Numa virada narrativa incrível, Nietzsche sentencia que não podemos aceitar qualquer blasfêmia contra a Terra, como outrora era inadmissível blasfêmia contra deus, porém, como deus morreu, com ele morreram todas as blasfêmias. Esta é possivelmente a perigosa travessia que o homem precisa fazer. Como não cair nos cantos das sereias que são as pregações de mundo ideias? Como se equilibrar na corda sem cair? Ou não olhar para trás e virar estátua de sal? A grandeza do homem está em não tremer, não parar, não olhar para trás, e sempre seguir em frente. Nietzsche é um anti-historicista, o passado não deve ser preservado, ele não via na capacidade de lembrar as coisas algo bom, pois na maioria das vezes só cria ressentimentos. Os ressentidos nunca esquecem, precisamos ser como as crianças, que não ficam presas ao passado, são presente o tempo todo. Vivem o instante.

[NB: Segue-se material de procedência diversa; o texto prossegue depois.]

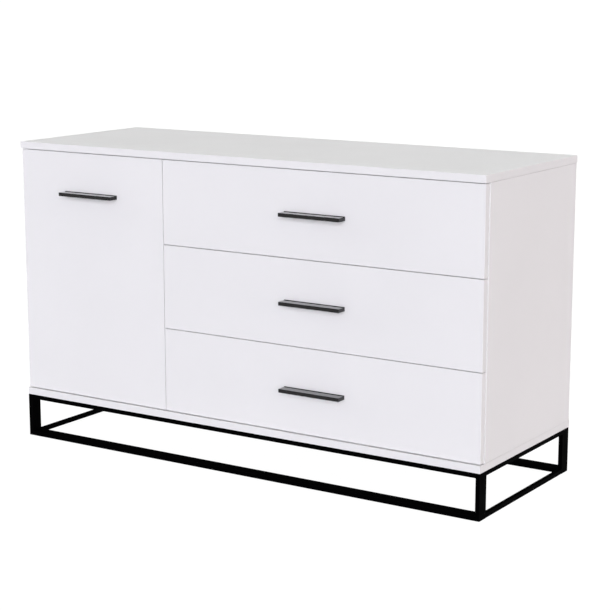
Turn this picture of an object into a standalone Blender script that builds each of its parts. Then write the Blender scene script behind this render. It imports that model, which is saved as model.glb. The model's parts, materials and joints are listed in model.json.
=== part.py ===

E a vida é instante, é devir. É movimento. Não devemos recuar nem para pegar impulso, nos diz de forma humorística o Professor Clóvis de Barros Filho, ao falar sobre o pensamento de Nietzsche. Com isso em mente, acho que podemos ler as obras do Nietzsche. Sabendo que sua produção filosófica tem dupla intenções lutar contra o idealismo, negando qualquer tipo de metafísica, de transcendência, e, com isso, provocar uma grande aflição (Filosofia que é filosofia deve afligir os outros, se a Filosofia não aflige ninguém não é Filosofia) e, assim, ele tem a sua segunda intenção filosófica realizar transvaloração de todos os valores.